5. Automated test stations accelerate throughput and improve quality
An important component in thorough product testing is automated test equipment (ATE) – assembly test stations, functional test stations, and ESS test stations – that is used to verify assembled components such as semiconductor chips and boards, or to functionally test partially or fully assembled units. Additionally, depending on how and where the product is used, there may be specialized test stations, fixtures, and chambers used for testing small unit samples to ensure that they operate when vibrated, dropped, immersed, or exposed to electromagnetic or extreme temperatures, and so on. Units that fail at any stage are typically routed to repair stations for troubleshooting and reconditioning.
6. Vision inspection systems quickly identify defective products
Over the past few years, advancements in vision technologies, cameras, lasers, optics/lighting, and machine-learning capabilities have been a boon for manufacturers dedicated to improved product quality. Consequently, many of these manufacturers have integrated advanced vision inspection and machine vision systems into their production lines in order to verify correct product assembly and ensure zero defects. For example, in the automotive sector, Tier 1 and 2 suppliers ensure that products such as custom-built vehicle dashboards and cockpits are perfectly matched to OEM specifications and sales orders, guaranteeing that suppliers respect service level agreements (SLAs) and avoid penalties from OEMs.

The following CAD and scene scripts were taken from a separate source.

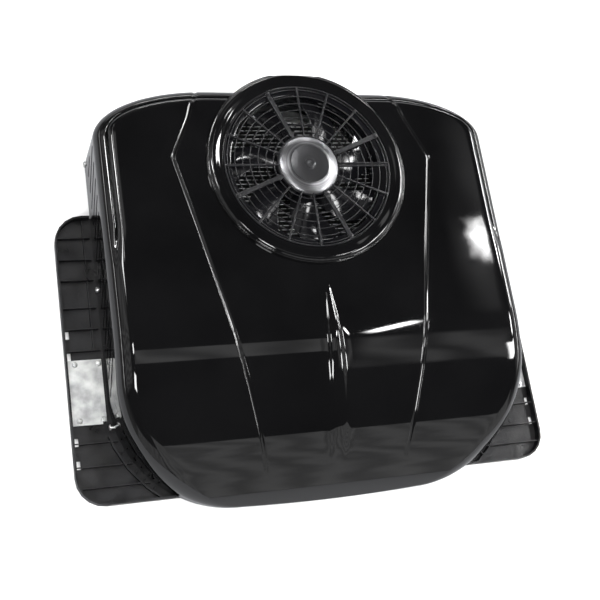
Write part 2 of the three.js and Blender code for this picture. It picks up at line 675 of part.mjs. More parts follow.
function blowerHousings() {
  for (const [name, side] of SIDES) {
    const [x0, x1] = span(side, BLOWER.innerX, BLOWER.outerX);
    // Drum over the wheel with a downward mouth along its front.
    const shell = (inset, from, to, mouthBottom) => {
      const drum = turnedAcross(rod(BLOWER.scrollRadius - inset, from, to), 24, BLOWER.y, BLOWER.z);
      const mouthY = [BLOWER.y - BLOWER.scrollRadius + inset, BLOWER.y - inset];
      return drum.add(block(from, to, ...mouthY, mouthBottom, BLOWER.z));
    };
    let housing = cut(shell(0, x0, x1, PAN.top + GAP), shell(2, x0 + 2, x1 - 2, 5));
    housing = cut(housing, turnedAcross(rod(24, x0 - 5, x1 + 5), 20, BLOWER.y, BLOWER.z));
    fit(`blower_housing_${name}`, housing, fanBlack());
    const [w0, w1] = [x0 + 10, x1 - 10];
    const middle = (w0 + w1) / 2;
    const drum = turnedAcross(sleeve(26, BLOWER.wheelRadius, w0, w1), 20, BLOWER.y, BLOWER.z);
    const disc = turnedAcross(sleeve(4.3, 27, middle - 1.5, middle + 1.5), 20, BLOWER.y, BLOWER.z);
    fit(`blower_wheel_${name}`, drum.add(disc), fanBlack());
  }
}

function blowerDrive() {
  const body = turnedAcross(sleeve(4.6, 28, -44, 44), 24, BLOWER.y, BLOWER.z);
  const stand = block(-30, 30, BLOWER.y - 20, BLOWER.y + 20, PAN.top + GAP, BLOWER.z - 22);
  fit('blower_motor', body.add(stand), paintedSteel());
  fit('blower_shaft', turnedAcross(rod(4, -180, 180), 10, BLOWER.y, BLOWER.z), zincSteel());
}

// ---------------------------------------------------------------- refrigerant lines
function refrigerantLines() {
  const lines = {
    discharge_line: [
      [250.4, -14, 50], [264, -14, 50], [274, 0, 52], [264, 22, 56], [244, 27, 57], [237, 36.8, 57],
    ],
    liquid_line_rear: [
      [-237, 298.5, 57], [-240, 306, 55], [-262, 292, 44], [-284, 262, 30],
      [-290, 200, 26], [-290, 150.4, 26],
    ],
    liquid_line_front: [
      [-290, 39, 26], [-291, 24, 25], [-312, 8, 25], [-316, -40, 25], [-316, -86, 25],
      [-306, -118, 40], [-272, -142, 58], [-241, -145, 60],
    ],
    suction_line: [
      [250.6, -46, 88], [268, -46, 88], [288, -62, 80], [290, -84, 76], [286, -112, 68],
      [256, -142, 60], [216.2, -145, 60],
    ],
  };
  for (const [name, route] of Object.entries(lines)) fit(name, tube(route, PIPE_RADIUS[name]), copper());
}

roofSeal();
adapterTray();
mountingPlates();
chassisPan();
supportFeet();
cover();
coverScrews();
fanBezel();
fanDuct();
fanGuard();
fanMotor();
fanShaft();
fanImpeller();
condenser();
compressor();
filterDrier();
controlBox();
cableGland();
partition();
evaporator();
blowerHousings();
blowerDrive();
refrigerantLines();

export default unit;
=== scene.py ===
import math

import bmesh
import bpy
from mathutils import Matrix, Vector


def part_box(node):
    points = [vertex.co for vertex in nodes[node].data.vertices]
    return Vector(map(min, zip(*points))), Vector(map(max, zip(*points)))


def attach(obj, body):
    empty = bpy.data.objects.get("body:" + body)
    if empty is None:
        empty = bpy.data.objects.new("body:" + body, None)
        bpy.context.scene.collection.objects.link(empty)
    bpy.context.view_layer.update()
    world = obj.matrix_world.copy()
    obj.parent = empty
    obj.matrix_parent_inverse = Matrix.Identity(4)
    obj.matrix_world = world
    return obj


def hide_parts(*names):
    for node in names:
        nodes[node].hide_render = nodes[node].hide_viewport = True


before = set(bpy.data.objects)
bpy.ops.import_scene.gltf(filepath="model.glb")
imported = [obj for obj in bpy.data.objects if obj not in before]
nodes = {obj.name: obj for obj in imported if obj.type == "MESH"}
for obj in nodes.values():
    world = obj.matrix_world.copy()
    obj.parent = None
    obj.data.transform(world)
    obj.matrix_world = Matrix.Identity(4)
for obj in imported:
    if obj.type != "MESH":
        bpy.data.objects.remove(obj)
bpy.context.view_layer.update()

# -------- camera
# A plain studio camera above the unit's front left corner, rolled so that the rear
# of the unit stands at the top of the picture.
CAMERA_PLACE = Vector((-0.5851, -0.4981, 1.6015))
CAMERA_AIM = Vector((0.0028, -0.0042, 0.0))
CAMERA_ROLL = math.radians(44.03)
CAMERA_LENS = 62.4

camera_data = bpy.data.cameras.new("studio_camera")
camera_data.lens = CAMERA_LENS
camera = bpy.data.objects.new("studio_camera", camera_data)
bpy.context.scene.collection.objects.link(camera)
look = (CAMERA_AIM - CAMERA_PLACE).normalized()
camera.matrix_world = (
    Matrix.Translation(CAMERA_PLACE)
    @ look.to_track_quat("-Z", "Y").to_matrix().to_4x4()
    @ Matrix.Rotation(CAMERA_ROLL, 4, "Z")
)
bpy.context.scene.camera = camera


# -------- floor and studio
# A pale seamless floor that runs out into a white backdrop, soft lights that only fill,
# and bright panels that give a polished black surface something to mirror.
def add_object(name, data):
    made = bpy.data.objects.new(name, data)
    bpy.context.scene.collection.objects.link(made)
    return made


def new_material(name):
    material = bpy.data.materials.new(name)
    material.use_nodes = True
    return material, material.node_tree, material.node_tree.nodes["Principled BSDF"]


def set_inputs(tree, node, inputs):
    """Links every input that is given a socket, and fixes the others at their value."""
    for label, source in inputs.items():
        if isinstance(source, bpy.types.NodeSocket):
            tree.links.new(source, node.inputs[label])
        else:
            node.inputs[label].default_value = source


def add_node(tree, kind, inputs=None, operation=None):
    made = tree.nodes.new(kind)
    if operation:
        made.operation = operation
    set_inputs(tree, made, inputs or {})
    return made


def mix_colours(tree, share, first, second):
    """Blends two colours by a share and gives the socket of the result."""
    made = tree.nodes.new("ShaderNodeMix")
    made.data_type = "RGBA"
    set_inputs(tree, made, {0: share, 6: first, 7: second})
    return made.outputs[2]


def multiplied(tree, first, second):
    return add_node(tree, "ShaderNodeMath", {0: first, 1: second}, "MULTIPLY").outputs["Value"]


def ranged(tree, value, low=0.0, high=1.0, to_low=0.0, to_high=1.0, eased=False):
    """Carries a value's range from low to high over to another, and gives the socket."""
    made = add_node(tree, "ShaderNodeMapRange", {
        "Value": value, "From Min": low, "From Max": high, "To Min": to_low, "To Max": to_high,
    })
    if eased:
        made.interpolation_type = "SMOOTHSTEP"
    return made.outputs["Result"]


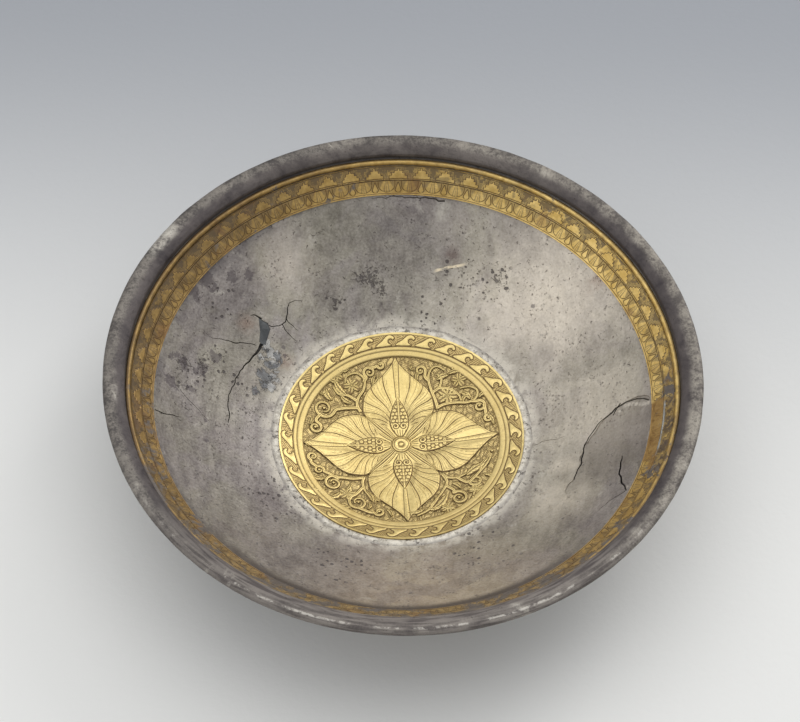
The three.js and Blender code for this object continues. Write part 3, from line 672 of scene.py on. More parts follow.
for path, widths, depth in WALL_CRACKS + BREAK_CRACKS:
    carve(wall, crack(plan(path), widths, depth * MM), "DIFFERENCE")
for path, widths, depth in BREAK_CRACKS:
    carve(fragment, crack(plan(path), widths, depth * MM), "DIFFERENCE")


def fill_finish():
    putty = Finish("old_filling")
    cloud = putty.cloud(0.002, 4)
    grain = putty.cloud(0.0004, 3)
    colour = putty.mix(cloud.rises(0.35, 0.7), (0.055, 0.058, 0.06), (0.12, 0.125, 0.125))
    return putty.dress(colour, 0.85, 0.05, putty.bump(cloud + grain * 0.4, 0.0003))


fill.data.materials.clear()
fill.data.materials.append(fill_finish())

# The lip is a heavy ring of silver on the wall's edge: a rounded outer edge, a nearly flat top and a
# hollow slope down to its seam with the wall above the bead; slope and seam are painted dark as shade.
# Handling has rubbed its crest bright in patches, and on the near side a highlight is painted along the crest.
LIP_HEIGHT = 4.5 * MM
LIP_OUTSET = 0.7 * MM
OUTER_TOP_RADIUS = math.sqrt(OUTER_CURVE**2 - (CENTRE_HEIGHT - JOINT_HEIGHT) ** 2)


def arc(start, pull, end, steps):
    """A curve that leaves towards a pulling point and arrives from it."""
    start, pull, end = (Vector((p[0], 0, p[1])) for p in (start, pull, end))
    return [(1 - t) ** 2 * start + 2 * t * (1 - t) * pull + t * t * end for t in spread(0, 1, steps)]


def lip_profile():
    bottom = JOINT_HEIGHT + SEAT_GAP
    inner = RIM_RADIUS - LIP_WIDTH
    top = JOINT_HEIGHT + LIP_HEIGHT
    edge = top - LIP_HEIGHT * 0.3
    crest = (RIM_RADIUS - LIP_WIDTH * 0.24, top)
    under = (OUTER_TOP_RADIUS + LIP_OUTSET, bottom)
    foot = (inner, bottom + LIP_HEIGHT * 0.35)
    return (arc((inner, bottom), ((inner + under[0]) / 2, bottom), under, 4)
            + arc(under, (RIM_RADIUS, bottom + (edge - bottom) * 0.2), (RIM_RADIUS, edge), 10)[1:]
            + arc((RIM_RADIUS, edge), (RIM_RADIUS, top), crest, 10)[1:]
            + arc(crest, (inner + LIP_WIDTH * 0.25, top - LIP_HEIGHT * 0.14), foot, 14)[1:])


def lip_shape():
    shape = spin_profile(lip_profile(), 480, closed=True)
    for vert in shape.verts:
        out = Vector((vert.co.x, vert.co.y, 0)).normalized()
        rough = noise.noise(vert.co * 60) * 0.14 + noise.noise(vert.co * 260) * 0.05
        if JOINT_HEIGHT + MM < vert.co.z < LIP_TOP - 0.1 * MM:
            vert.co -= out * abs(rough) * MM
        if vert.co.z > RIM_PLANE:
            vert.co.z -= abs(rough) * 0.8 * MM
    return shape


def lip_finish():
    lip = Finish("lip_silver")
    middle = lip.cloud(0.007, 6, 0.65, warp=0.6)
    fine = lip.cloud(0.0016, 6, 0.7)
    grain = lip.cloud(0.0004, 3, 0.6)
    broad = lip.cloud(0.025, 4)
    right = lip.x.rises(-0.06, 0.09)
    out = (lip.radius() + (middle - 0.5) * 3 * MM).rises(RIM_RADIUS - 5.6 * MM, RIM_RADIUS - 2.8 * MM)
    stained = (middle + fine * 0.5).rises(0.5, 0.9)
    # Painted shade: the hollow slope of the lip gets dark, stain-mottled colours, darker still at the left and right.
    dark = lip.mix(stained, (0.05, 0.04, 0.038), (0.135, 0.115, 0.102))
    slope_side_shade = abs(lip.x).rises(0.03, 0.08) * 0.85
    dark = lip.mix(slope_side_shade, dark, lip.mix(stained, (0.032, 0.025, 0.027), (0.088, 0.073, 0.07)))
    mottle = (middle * 0.42 + fine * 0.38 + grain * 0.2).rises(0.4, 0.6)
    grey = lip.mix(mottle, (0.06, 0.052, 0.047), (0.23, 0.205, 0.175))
    paler = lip.mix(mottle, (0.105, 0.09, 0.078), (0.36, 0.325, 0.27))
    grey = lip.mix(right * 0.8, grey, paler)
    colour = lip.mix(out * (0.75 + middle * 0.25), dark, grey)
    near_side = lip.y.rises(-0.045, -0.085)
    turning = lip.node("CombineXYZ", values={0: lip.radius(), 1: lip.turn_share() * 0.06, 2: lip.z})
    scratch = lip.node("TexNoise", values={"Vector": turning, "Scale": 900.0, "Detail": 4.0}, output="Fac")
    colour = lip.mix(near_side * 0.65, colour, lip.mix(scratch.rises(0.36, 0.62), (0.085, 0.07, 0.066), (0.25, 0.22, 0.195)))
    # Painted highlight: a thin broken bright line along the crest on the near side, where handling has also rubbed it.
    crest = abs(lip.radius() - (RIM_RADIUS - 1.7 * MM) + (fine - 0.5) * 1.5 * MM).rises(0.6 * MM, 0.2 * MM)
    crest = crest * near_side * (middle * 0.5 + fine * 0.5).rises(0.49, 0.56)
    rubbed = out * (middle * 0.6 + broad * 0.4).rises(0.56, 0.66) * fine.rises(0.35, 0.6)
    rubbed = rubbed.math("MAXIMUM", lip.near(-0.088, 0.053, 0.012, 0.8) * out * fine.rises(0.3, 0.6))
    colour = lip.mix(rubbed * 0.55, colour, (0.62, 0.58, 0.5))
    colour = lip.mix(crest * 0.6, colour, (0.66, 0.62, 0.55))
    # Painted shade: the foot of the lip, over its seam with the wall, is darkened almost to black.
    foot = lip.z.rises(JOINT_HEIGHT + 0.9 * MM, JOINT_HEIGHT + 0.4 * MM)
    colour = lip.mix(foot * 0.85, colour, (0.03, 0.024, 0.022))
    pits = (fine * 0.5 + grain * 0.5).rises(0.6, 0.68)
    colour = lip.mix(pits * 0.6, colour, (0.06, 0.05, 0.045))
    normal = lip.bump(fine * 0.8 + middle * 0.5 - pits * 0.6, 0.0003)
    normal = lip.bump(grain, 0.00006, normal)
    roughness = 0.46 - rubbed * 0.12 + fine * 0.16 + near_side * 0.24
    return lip.dress(colour, roughness, 0.45 - near_side * 0.2, normal)


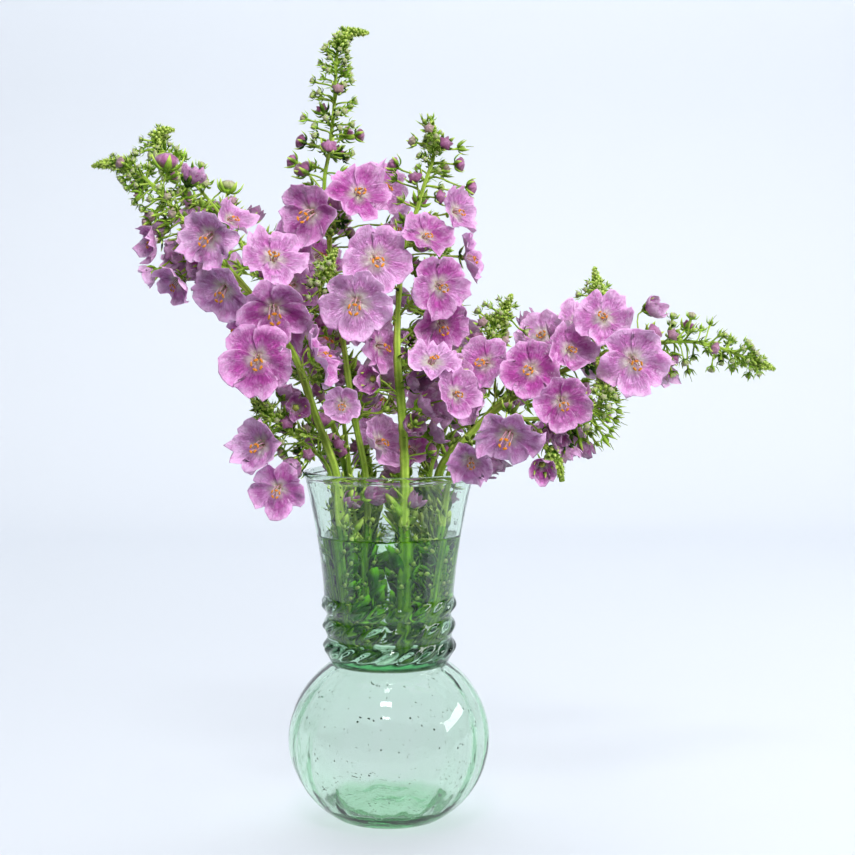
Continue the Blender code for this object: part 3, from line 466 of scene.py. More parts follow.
def stem_radii(stem: Stem, path: Array) -> Array:
    """A radius for each sample: foot to tip by the share of the length to the power 1.5."""
    run = run_of(path)
    return stem.radii[0] + (stem.radii[1] - stem.radii[0]) * (run / run[-1])**1.5


class Way:
    """A centre line that is read by its length above the rim."""

    def __init__(self, path: Array) -> None:
        """Measure the path, and where it passes the rim.

        Args:
            path: The centre line, foot first.
        """
        self.path, self.run = path, run_of(path)
        self.rim = np.interp(RIM_Z, path[:3, 2], self.run[:3])
        self.length = self.run[-1] - self.rim

    def point(self, above: float | Array) -> Array:
        """The point a length above the rim."""
        return points_at(self.path, self.run, above + self.rim)

    def course(self, above: float) -> Array:
        """The direction of growth there."""
        return unit(self.point(above + 3.0) - self.point(above - 3.0))

    def nearest(self, place: Array) -> float:
        """The length above the rim of the point nearest to a place."""
        run = np.arange(4.0, self.length - 4.0, 1.0)
        return run[np.argmin(np.linalg.norm(self.point(run) - place, axis=1))]


def bridge(a: int, a_count: int, b: int, b_count: int) -> list[tuple[int, int, int]]:
    """Triangles between two rings that start at the same side.

    Args:
        a: The first ring's first vertex.
        a_count: Its number of vertices.
        b: The second ring's first vertex.
        b_count: Its number of vertices.

    Returns:
        The triangles.
    """
    faces = []
    i = j = 0
    while i < a_count or j < b_count:
        if j == b_count or (i < a_count and (i + 1) * b_count <= (j + 1) * a_count):
            faces.append((a + i, a + (i + 1) % a_count, b + j % b_count))
            i += 1
        else:
            faces.append((a + i % a_count, b + (j + 1) % b_count, b + j))
            j += 1
    return faces


def loft(rings: list[Array], apex: Array | None = None) -> Shape:
    """A closed coarse solid through rings, which ends at the apex or flat.

    Args:
        rings: The rings, low end first.
        apex: The end point, or None for a flat end.

    Returns:
        The vertices and triangles.
    """
    starts = [int(s) for s in np.concatenate([[0], np.cumsum([len(ring) for ring in rings])])]
    faces = [(0, j + 1, j) for j in range(1, len(rings[0]) - 1)]
    for i in range(len(rings) - 1):
        faces += bridge(starts[i], len(rings[i]), starts[i + 1], len(rings[i + 1]))
    last, count, end = starts[-2], len(rings[-1]), starts[-1]
    if apex is None:
        faces += [(last, last + j, last + j + 1) for j in range(1, count - 1)]
        return np.vstack(rings), faces
    faces += [(last + j, last + (j + 1) % count, end) for j in range(count)]
    return np.vstack([*rings, apex]), faces


def ring_of(place: Array, first: Array, second: Array, radius: float, count: int) -> Array:
    """Points round a place, the first of them towards the first direction."""
    return place + radius * around(round_angles(count)[:, None], first, second)


def tube_rings(path: Array, radii: float | Array, sides: int, first: Array) -> list[Array]:
    """Rings along a path that don't twist, each square to the path.

    Args:
        path: The centre line.
        radii: One radius, or one for each sample.
        sides: Vertices in a ring.
        first: What the first ring's first vertex points nearest to.

    Returns:
        The rings.
    """
    path, rings = np.asarray(path, float), []
    course = units(np.gradient(path, axis=0))
    for point, way, radius in zip(path, course, np.broadcast_to(radii, len(path))):
        first = unit(first - way * (first @ way))
        rings.append(ring_of(point, first, np.cross(way, first), radius, sides))
    return rings


def tube(path: Array, radii: float | Array, sides: int) -> Shape:
    """A closed coarse tube round a path."""
    return loft(tube_rings(path, radii, sides, TUBE_GUIDE))


def star_ring(place: Array, face: Array, tips: tuple[float, float],
              notches: tuple[float, float]) -> Array:
    """Five tips between five notches, each given by its radius and height, round a face.

    Args:
        place: The middle.
        face: The direction that it looks in.
        tips: The tips' radius and height.
        notches: The notches' radius and height.

    Returns:
        Ten points, a tip first.
    """
    even = np.arange(2 * LOBES)[:, None] % 2 == 0
    radius, height = (np.where(even, tip, notch) for tip, notch in zip(tips, notches))
    flat = around(math.pi * np.arange(2 * LOBES)[:, None] / LOBES, *square_to(face, UP))
    return place + radius * flat + height * face


def head_rings(kind: Kind, place: Array, face: Array, size: float,
               grow: float) -> tuple[Array, Array]:
    """The coarse ring and top point of what a stalk carries.

    Args:
        kind: What it carries.
        place: The head's place.
        face: Its direction.
        size: Its size.
        grow: Room kept round it.

    Returns:
        The ring and the top point.
    """
    sides, reach = square_to(face, UP), size + grow
    if kind is Kind.OPEN:
        low = place - (SEAT + SEPAL_THICK + 0.4 * grow) * face
        return ring_of(low, *sides, SEPAL_R + grow, LOBES), place - SEAT * face
    if kind is Kind.BUD:
        ring = ring_of(place + 0.1 * size * face, *sides, 0.9 * size + grow, LOBES)
        return ring, place + reach * face
    if kind is Kind.HALF:
        ring = star_ring(place, face, (reach, 0.8 * size + grow), (0.66 * reach, 0.5 * size))
        return ring, place + (0.3 * size + grow) * face
    ring = star_ring(place, face, (1.25 * reach, 0.3 * size), (0.6 * reach, 0.0))
    return ring, place + (0.8 * size + grow) * face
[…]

Vision inspection and machine vision systems are, in effect, highly intelligent quality-assurance (QA) systems that can, with high precision, scan large numbers of both electronic and non-electronic products (e.g., pills, processed foods) simultaneously to detect flaws, as well as measure, classify and sort these products. These systems can also store comprehensive test results, ensuring that all product details are captured and accessible for analysis and traceability.
7. Fast test station replication helps OEMs reach their markets
If the product being tested is bound for the consumer electronics or automotive markets, there’s a good chance that multiple high-volume test stations, often including robotics and automated assembly lines, will be needed to satisfy consumer demand. Additionally, identical test stations may be required in multiple countries to ensure simultaneous worldwide product releases. Another driver for global test station deployment is cost. Many OEMs have chosen contract manufacturers (CMs) and electronics manufacturing services (EMS) in lower-cost countries for their manufacturing operations. The logistics needed to ensure synchronized production around the world are significant and usually require the support of a test engineering company with build-to-print expertise that can rapidly source and assemble identical test stations, and then ship and integrate them into CM and EMS sites around the world.